# [MATERIAL]
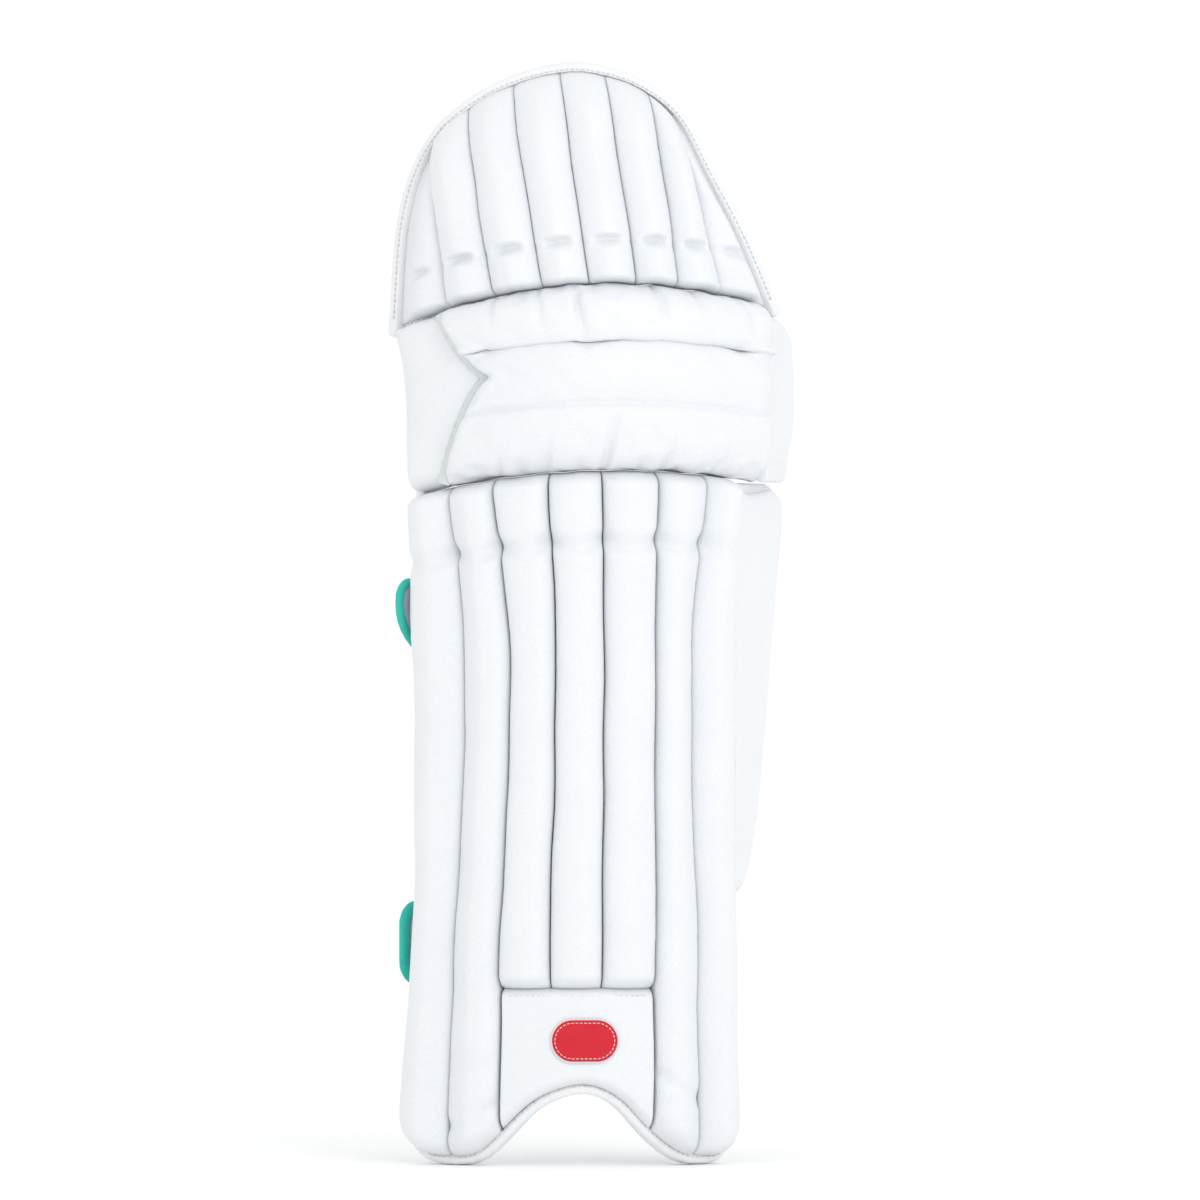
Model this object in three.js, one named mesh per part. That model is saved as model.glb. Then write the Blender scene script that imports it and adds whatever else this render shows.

--

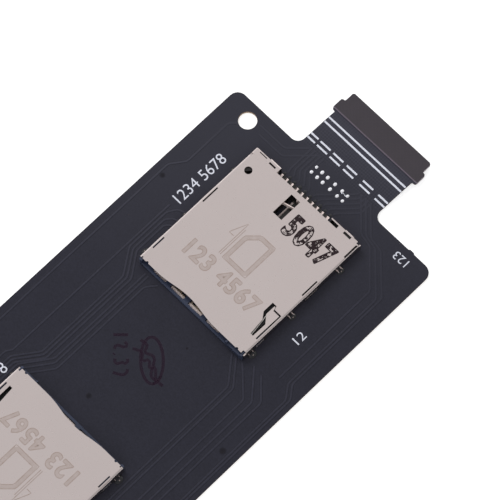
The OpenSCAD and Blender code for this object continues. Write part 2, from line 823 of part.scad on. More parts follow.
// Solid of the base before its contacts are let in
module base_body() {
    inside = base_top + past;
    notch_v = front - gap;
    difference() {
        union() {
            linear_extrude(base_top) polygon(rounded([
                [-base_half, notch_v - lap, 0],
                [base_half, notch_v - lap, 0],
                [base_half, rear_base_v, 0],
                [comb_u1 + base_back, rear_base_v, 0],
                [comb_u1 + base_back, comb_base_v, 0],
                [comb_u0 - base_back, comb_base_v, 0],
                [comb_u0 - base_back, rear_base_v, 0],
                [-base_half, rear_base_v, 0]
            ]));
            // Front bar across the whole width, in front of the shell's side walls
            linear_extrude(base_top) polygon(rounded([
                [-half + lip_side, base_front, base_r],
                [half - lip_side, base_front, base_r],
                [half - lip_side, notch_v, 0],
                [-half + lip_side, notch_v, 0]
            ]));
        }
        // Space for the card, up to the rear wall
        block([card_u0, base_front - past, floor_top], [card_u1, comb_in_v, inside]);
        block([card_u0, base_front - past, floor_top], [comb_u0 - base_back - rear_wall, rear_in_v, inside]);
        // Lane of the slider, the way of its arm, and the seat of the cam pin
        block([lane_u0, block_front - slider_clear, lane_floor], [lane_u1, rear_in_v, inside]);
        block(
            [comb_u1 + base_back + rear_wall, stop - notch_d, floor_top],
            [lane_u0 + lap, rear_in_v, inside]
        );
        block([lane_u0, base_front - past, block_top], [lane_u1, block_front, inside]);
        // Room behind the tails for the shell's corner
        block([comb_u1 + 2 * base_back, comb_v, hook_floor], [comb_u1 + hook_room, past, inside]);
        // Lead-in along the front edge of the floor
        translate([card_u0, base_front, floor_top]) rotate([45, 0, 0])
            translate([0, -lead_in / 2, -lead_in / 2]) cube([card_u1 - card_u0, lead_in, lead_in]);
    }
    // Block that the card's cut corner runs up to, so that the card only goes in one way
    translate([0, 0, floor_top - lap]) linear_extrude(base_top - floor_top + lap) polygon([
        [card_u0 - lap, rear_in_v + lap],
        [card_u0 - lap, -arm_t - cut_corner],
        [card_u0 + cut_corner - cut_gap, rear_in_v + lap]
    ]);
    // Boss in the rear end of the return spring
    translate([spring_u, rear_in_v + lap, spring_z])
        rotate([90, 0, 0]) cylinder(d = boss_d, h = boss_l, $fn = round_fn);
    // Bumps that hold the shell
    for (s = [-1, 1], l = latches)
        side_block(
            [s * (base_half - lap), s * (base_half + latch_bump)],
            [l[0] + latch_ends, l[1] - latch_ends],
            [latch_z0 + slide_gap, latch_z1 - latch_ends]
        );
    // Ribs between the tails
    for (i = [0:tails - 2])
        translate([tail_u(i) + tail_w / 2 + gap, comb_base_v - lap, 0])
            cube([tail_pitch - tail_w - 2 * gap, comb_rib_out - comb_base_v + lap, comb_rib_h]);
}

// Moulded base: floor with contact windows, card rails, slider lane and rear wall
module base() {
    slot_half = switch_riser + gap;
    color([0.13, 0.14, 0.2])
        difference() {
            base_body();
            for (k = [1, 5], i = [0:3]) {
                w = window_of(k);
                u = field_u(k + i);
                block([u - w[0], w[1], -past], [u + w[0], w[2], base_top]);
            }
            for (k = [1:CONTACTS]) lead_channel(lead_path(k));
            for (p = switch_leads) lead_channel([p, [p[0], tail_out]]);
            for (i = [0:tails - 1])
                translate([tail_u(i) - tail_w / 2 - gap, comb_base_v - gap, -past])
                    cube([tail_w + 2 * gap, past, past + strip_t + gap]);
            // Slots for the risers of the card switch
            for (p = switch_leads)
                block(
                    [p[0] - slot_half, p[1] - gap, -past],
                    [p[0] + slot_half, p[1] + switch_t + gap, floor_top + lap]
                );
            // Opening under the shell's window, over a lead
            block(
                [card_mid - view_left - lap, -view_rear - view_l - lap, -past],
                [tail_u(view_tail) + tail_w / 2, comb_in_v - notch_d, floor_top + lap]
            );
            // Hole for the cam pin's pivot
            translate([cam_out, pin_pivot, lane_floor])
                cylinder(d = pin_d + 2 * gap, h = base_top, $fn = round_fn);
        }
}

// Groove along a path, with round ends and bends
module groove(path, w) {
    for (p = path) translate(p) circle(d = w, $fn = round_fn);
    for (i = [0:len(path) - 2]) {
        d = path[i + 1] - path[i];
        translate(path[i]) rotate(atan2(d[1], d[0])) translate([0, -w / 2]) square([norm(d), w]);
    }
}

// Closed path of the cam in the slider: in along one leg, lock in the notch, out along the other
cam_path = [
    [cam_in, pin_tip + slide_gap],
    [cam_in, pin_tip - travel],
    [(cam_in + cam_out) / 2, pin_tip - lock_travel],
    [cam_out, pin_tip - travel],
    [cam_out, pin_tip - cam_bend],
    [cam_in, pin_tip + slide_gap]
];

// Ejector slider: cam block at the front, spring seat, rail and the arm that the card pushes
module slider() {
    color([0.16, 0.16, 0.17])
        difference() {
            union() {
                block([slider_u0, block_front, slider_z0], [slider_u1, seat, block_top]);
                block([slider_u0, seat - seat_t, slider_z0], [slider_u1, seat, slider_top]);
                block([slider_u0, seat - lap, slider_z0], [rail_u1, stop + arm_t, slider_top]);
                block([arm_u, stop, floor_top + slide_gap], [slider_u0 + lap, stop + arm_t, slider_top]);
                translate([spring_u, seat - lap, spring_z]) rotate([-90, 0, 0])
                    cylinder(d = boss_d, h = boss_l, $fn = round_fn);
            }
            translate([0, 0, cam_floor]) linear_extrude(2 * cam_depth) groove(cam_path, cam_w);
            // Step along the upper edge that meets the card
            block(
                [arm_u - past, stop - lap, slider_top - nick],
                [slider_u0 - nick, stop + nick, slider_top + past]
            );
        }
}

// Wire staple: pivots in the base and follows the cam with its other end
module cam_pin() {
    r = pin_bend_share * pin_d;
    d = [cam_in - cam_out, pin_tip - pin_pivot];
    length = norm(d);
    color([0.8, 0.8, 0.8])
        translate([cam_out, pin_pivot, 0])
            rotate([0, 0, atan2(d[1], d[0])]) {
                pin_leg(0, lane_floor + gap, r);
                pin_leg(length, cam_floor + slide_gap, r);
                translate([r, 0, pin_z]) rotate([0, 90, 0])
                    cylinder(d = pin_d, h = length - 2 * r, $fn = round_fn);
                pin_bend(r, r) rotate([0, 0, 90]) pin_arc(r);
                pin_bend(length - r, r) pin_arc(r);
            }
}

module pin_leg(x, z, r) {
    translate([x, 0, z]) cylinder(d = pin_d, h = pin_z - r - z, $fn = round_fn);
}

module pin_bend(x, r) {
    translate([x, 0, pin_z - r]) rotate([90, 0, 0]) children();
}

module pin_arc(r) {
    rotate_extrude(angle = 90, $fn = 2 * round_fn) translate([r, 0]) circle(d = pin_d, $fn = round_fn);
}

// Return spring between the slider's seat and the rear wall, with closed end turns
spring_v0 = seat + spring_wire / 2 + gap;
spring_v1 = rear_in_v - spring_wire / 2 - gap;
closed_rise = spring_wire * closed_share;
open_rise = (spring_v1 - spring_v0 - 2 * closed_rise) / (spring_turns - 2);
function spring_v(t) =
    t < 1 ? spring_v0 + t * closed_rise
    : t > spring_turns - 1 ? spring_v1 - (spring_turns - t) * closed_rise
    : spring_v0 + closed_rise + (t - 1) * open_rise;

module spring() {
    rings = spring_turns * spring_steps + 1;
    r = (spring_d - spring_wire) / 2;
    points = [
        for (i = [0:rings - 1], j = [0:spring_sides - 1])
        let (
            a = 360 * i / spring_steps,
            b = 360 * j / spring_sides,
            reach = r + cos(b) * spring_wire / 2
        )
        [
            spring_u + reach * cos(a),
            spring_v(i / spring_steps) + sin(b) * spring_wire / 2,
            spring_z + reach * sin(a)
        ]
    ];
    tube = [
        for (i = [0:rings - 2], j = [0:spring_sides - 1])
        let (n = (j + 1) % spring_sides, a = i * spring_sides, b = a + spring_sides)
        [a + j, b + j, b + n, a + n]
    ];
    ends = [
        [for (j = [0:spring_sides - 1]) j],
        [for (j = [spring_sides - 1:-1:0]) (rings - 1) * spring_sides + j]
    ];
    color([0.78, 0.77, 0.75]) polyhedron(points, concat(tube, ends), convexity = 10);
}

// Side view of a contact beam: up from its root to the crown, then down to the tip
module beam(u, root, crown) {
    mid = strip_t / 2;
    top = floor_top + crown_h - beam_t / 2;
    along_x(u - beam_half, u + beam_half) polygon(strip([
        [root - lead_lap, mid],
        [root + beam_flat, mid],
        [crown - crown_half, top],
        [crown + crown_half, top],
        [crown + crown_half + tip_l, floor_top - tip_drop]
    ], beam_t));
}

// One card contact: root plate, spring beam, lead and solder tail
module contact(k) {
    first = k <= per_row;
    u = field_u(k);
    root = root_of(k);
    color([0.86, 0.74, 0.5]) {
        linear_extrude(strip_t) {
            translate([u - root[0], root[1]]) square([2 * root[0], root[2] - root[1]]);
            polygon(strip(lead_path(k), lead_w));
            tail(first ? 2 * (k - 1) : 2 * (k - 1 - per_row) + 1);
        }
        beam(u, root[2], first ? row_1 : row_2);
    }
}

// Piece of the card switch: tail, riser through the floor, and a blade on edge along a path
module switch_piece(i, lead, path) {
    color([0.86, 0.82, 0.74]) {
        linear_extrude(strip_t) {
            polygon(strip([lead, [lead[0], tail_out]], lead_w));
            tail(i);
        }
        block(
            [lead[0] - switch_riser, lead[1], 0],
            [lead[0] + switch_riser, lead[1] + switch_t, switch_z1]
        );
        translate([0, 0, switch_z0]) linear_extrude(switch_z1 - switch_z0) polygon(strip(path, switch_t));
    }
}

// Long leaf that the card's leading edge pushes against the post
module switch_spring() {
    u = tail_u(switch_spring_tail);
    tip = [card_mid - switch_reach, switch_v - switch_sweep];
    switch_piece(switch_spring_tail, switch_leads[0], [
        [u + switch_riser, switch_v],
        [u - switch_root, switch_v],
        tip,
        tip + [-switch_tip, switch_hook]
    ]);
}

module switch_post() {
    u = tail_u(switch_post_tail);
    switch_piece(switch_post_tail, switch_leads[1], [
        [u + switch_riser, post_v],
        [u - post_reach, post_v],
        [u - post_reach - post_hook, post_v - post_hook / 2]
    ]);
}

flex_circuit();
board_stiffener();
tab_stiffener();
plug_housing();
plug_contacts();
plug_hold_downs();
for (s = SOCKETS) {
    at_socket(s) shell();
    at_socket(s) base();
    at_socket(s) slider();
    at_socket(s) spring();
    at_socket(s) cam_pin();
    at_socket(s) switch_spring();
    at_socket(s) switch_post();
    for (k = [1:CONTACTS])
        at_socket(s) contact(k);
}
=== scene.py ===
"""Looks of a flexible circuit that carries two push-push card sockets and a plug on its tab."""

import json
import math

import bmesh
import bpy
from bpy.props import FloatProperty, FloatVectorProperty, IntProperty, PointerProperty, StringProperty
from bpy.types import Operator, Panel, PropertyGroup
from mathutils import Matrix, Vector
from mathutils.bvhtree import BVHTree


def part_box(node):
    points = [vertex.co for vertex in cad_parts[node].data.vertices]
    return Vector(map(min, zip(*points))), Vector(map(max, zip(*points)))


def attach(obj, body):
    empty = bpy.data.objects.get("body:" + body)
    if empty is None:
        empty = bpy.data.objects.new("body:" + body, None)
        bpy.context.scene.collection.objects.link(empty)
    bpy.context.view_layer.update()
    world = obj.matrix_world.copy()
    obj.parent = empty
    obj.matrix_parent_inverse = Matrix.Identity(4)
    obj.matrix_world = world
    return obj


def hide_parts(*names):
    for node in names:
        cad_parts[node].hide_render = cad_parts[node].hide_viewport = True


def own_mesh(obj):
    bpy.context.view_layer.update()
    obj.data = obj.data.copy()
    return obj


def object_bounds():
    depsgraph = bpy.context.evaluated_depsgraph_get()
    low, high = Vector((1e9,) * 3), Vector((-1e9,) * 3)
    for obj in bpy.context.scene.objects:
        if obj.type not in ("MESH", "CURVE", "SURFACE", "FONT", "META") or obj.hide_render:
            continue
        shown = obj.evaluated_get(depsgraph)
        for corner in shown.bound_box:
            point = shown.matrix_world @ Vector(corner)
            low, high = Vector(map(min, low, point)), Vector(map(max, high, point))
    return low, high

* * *

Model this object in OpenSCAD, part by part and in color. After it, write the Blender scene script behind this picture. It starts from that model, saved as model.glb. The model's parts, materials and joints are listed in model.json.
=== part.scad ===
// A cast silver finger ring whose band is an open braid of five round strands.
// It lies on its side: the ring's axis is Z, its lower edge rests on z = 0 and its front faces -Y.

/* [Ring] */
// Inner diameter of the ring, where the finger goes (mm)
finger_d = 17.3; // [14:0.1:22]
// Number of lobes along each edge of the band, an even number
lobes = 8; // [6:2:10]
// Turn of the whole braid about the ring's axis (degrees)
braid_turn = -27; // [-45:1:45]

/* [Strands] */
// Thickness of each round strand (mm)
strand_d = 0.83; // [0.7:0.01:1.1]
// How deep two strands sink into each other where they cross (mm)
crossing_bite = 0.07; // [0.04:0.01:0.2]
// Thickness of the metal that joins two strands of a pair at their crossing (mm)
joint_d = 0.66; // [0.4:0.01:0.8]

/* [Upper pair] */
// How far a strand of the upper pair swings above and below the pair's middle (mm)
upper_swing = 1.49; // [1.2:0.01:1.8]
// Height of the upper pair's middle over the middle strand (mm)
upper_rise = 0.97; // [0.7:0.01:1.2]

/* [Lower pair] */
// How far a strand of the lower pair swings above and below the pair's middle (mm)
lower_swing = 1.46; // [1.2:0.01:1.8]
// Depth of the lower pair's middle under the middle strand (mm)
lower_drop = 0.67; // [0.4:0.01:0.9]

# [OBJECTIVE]
Begin at the line containing "low, high = Vector((1e9,)", end at the line containing "point = shown.matrix_world", and reproduce every line in that range exactly, both ends included.

# [PROBLEM SOLUTION]
    low, high = Vector((1e9,) * 3), Vector((-1e9,) * 3)
    for obj in bpy.context.scene.objects:
        if obj.type not in ("MESH", "CURVE", "SURFACE", "FONT", "META") or obj.hide_render:
            continue
        shown = obj.evaluated_get(depsgraph)
        for corner in shown.bound_box:
            point = shown.matrix_world @ Vector(corner)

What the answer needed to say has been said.